| Task to carry out |
Only lines holding the word "that" should be copied from the material.

| Data excerpt |
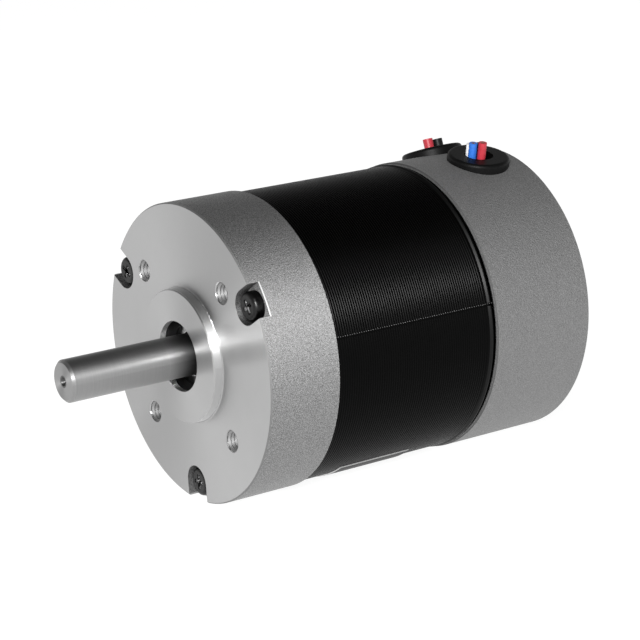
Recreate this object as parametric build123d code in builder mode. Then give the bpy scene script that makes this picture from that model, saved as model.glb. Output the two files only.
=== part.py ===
from build123d import *
import os
from math import asin, cos, pi, radians, sin, tan

# Brushless DC motor. Millimetres, shaft axis along Y with the output end towards -Y, leads out at +Z.
# The origin is the centre of the front mounting face, on the shaft axis.

# Caps and stack
cap_d = 57.0
front_cap_length = 14.7
stack_show = 36.2
rear_cap_length = 22.9
cap_step = 0.55
register_depth = 1.5
cap_edge = 0.25
back_edge = 0.5

# Front cap
pilot_wall = 1.7
pilot_height = 2.0
pilot_edge = 0.25
pilot_root = 0.3
shaft_bore_d = 13.4
lip_thickness = 1.1
bearing_setback = 1.9
relief_wall = 1.6
plate_behind_bearing = 0.6
cavity_wall = 1.05

# Mounting holes, M4 on the front face
mount_circle_d = 39.2
mount_count = 4
mount_angle = 45.0
thread_d = 4.0
thread_mouth_d = 4.3
thread_depth = 5.4
drill_tip = 1.0

# Long screws that hold the caps together, M3
screw_inset = 3.5
screw_count = 3
screw_angle = 30.0
screw_d = 3.0
screw_hole_gap = 0.15
thread_reach = 5.0
head_d = 5.5
head_height = 2.0
head_round = 0.8
head_gap = 0.55
notch_depth = 2.4
recess_span = 2.9
recess_width = 0.75
recess_depth = 1.3
recess_taper_angle = 12.0

# Rear cap
chamber_wall = 3.1
rear_wall = 3.0
hub_wall = 2.5
hub_recess = 0.5
boss_wall = 1.3
boss_spare = 1.5

# Bearings, 8 x 22 x 7
bearing_d = 22.0
bearing_bore = 8.0
bearing_width = 7.0
ball_d = 3.97
ball_count = 7
shoulder_gap = 1.45
ring_round = 0.3
shield_grip = 0.6
shield_gap = 0.3
shield_thickness = 0.3
shield_inset = 0.35
shield_seat_depth = 0.75
cage_width = 4.4
cage_wall = 1.8
washer_gap = 0.2
washer_band = 1.0
washer_height = 0.8
washer_strip = 0.3

# Stator
slot_count = 12
bore_ratio = 0.52
tooth_ratio = 0.53
yoke_width = 6.55
tooth_tip = 1.0
tooth_tip_taper = 0.8
slot_opening = 2.2
weld_count = 3
weld_angle = 13.0
weld_groove = 0.3
insulator_plate = 0.8
insulator_skin = 0.3
insulator_fence = 3.2
fence_wall = 1.3
coil_gap = 0.45
coil_end_build = 2.6
coil_round = 1.6

# Rotor
magnet_count = 8
magnet_thickness = 2.8
air_gap = 0.5
magnet_front_margin = 0.5
magnet_spacing = 1.0
rib_width = 0.7
rib_height = 1.0
shaft_reach = 26.0
shaft_chamfer = 0.5
shaft_undersize = 0.01
shaft_shoulder = 1.0
journal_lead = 0.2
relief_width = 0.6
relief_depth = 0.25
centre_mouth_d = 1.7
centre_drill_d = 0.8
centre_cone = 0.7
centre_depth = 2.2

# Hall board
sensor_gap = 1.3
sensor_thickness = 1.5
sensor_width = 4.1
sensor_height = 3.0
sensor_bevel = 0.3
sensor_count = 3
sensor_angle = 30.0
sensor_leg = 0.4
sensor_leg_reach = 1.4
sensor_leg_pitch = 1.27
board_thickness = 1.6
board_shaft_gap = 4.0
board_wall_gap = 3.6
board_start_angle = -46.0
board_span_angle = 142.0
board_corner = 1.5
post_inset = 4.8
post_angles = (-38.0, 42.0)
post_d = 4.4
board_screw_d = 2.0
board_screw_length = 6.0
board_screw_head_d = 3.6
board_screw_head = 1.3

# Grommets and leads
grommet_margin = 0.35
signal_angle = 76.8
power_angle = 107.0
grommet_hole_d = 9.4
flange_lip = 1.45
flange_thickness = 1.3
flange_round = 0.7
inner_lip = 0.7
inner_flange_thickness = 1.2
lead_hole_d = 5.7
signal_lead_stand = 2.3
power_lead_stand = 1.7
lead_splay_ratio = 1.04
cut_across_slant = 0.45
cut_along_slant = 0.2
signal_lead_d = 1.65
power_lead_d = 2.0
bend_ratio = 1.4
board_lead_rise = 5.25
hall_ring_angle = 157.0
hall_ring_ratio = 1.08
ring_place_count = 6
phase_ring_angle = -66.0
phase_ring_ratio = 0.63
phase_ring_shift = 0.43
first_phase_coil = 4
yellow_swing_angle = 155.0
solder_inset = 5.2
solder_pitch = 1.9
solder_shift = 0.8

# Clearances
press_fit = 0.01
register_fit = 0.02
thread_fit = 0.01
glue_gap = 0.03
running_fit = 0.05
winding_fit = 0.05
rubber_fit = 0.02
washer_fit = 0.02
same_radius = 0.01

# Radii worked out from the sizes above
cap_r = cap_d / 2
stack_r = cap_r - cap_step
register_r = stack_r + register_fit
chamber_r = cap_r - chamber_wall
screw_circle_r = cap_r - screw_inset
screw_hole_r = screw_d / 2 + screw_hole_gap
cavity_r = screw_circle_r - screw_hole_r - cavity_wall
notch_r = head_d / 2 + head_gap
boss_r = screw_d / 2 + boss_wall
bearing_r = bearing_d / 2
seat_r = bearing_r + press_fit
pilot_r = bearing_r + pilot_wall
hub_r = bearing_r + hub_wall
ball_r = ball_d / 2
groove_r = ball_r + running_fit
ball_circle_r = (bearing_d + bearing_bore) / 4
inner_shoulder_r = ball_circle_r - shoulder_gap
outer_shoulder_r = ball_circle_r + shoulder_gap
shield_outer_r = outer_shoulder_r + shield_grip
shield_inner_r = inner_shoulder_r + shield_gap
washer_r = bearing_r - washer_gap
bore_r = bore_ratio * stack_r
tooth_width = tooth_ratio * 2 * pi * bore_r / slot_count
yoke_inner_r = stack_r - yoke_width
tip_root_r = bore_r + tooth_tip + tooth_tip_taper
fence_outer_r = screw_circle_r - boss_r - winding_fit
fence_inner_r = fence_outer_r - fence_wall
magnet_outer_r = bore_r - air_gap
rotor_core_r = magnet_outer_r - magnet_thickness - glue_gap
shaft_r = bearing_bore / 2 - shaft_undersize
rotor_seat_r = bearing_bore / 2 + shaft_shoulder
board_inner_r = rotor_seat_r + board_shaft_gap
board_outer_r = chamber_r - board_wall_gap
post_circle_r = board_outer_r - post_inset
solder_row_r = board_outer_r - solder_inset
flange_r = grommet_hole_d / 2 + flange_lip
inner_flange_r = grommet_hole_d / 2 + inner_lip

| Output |
Recreate this object as parametric build123d code in builder mode. Then give the bpy scene script that makes this picture from that model, saved as model.glb. Output the two files only.
# Long screws that hold the caps together, M3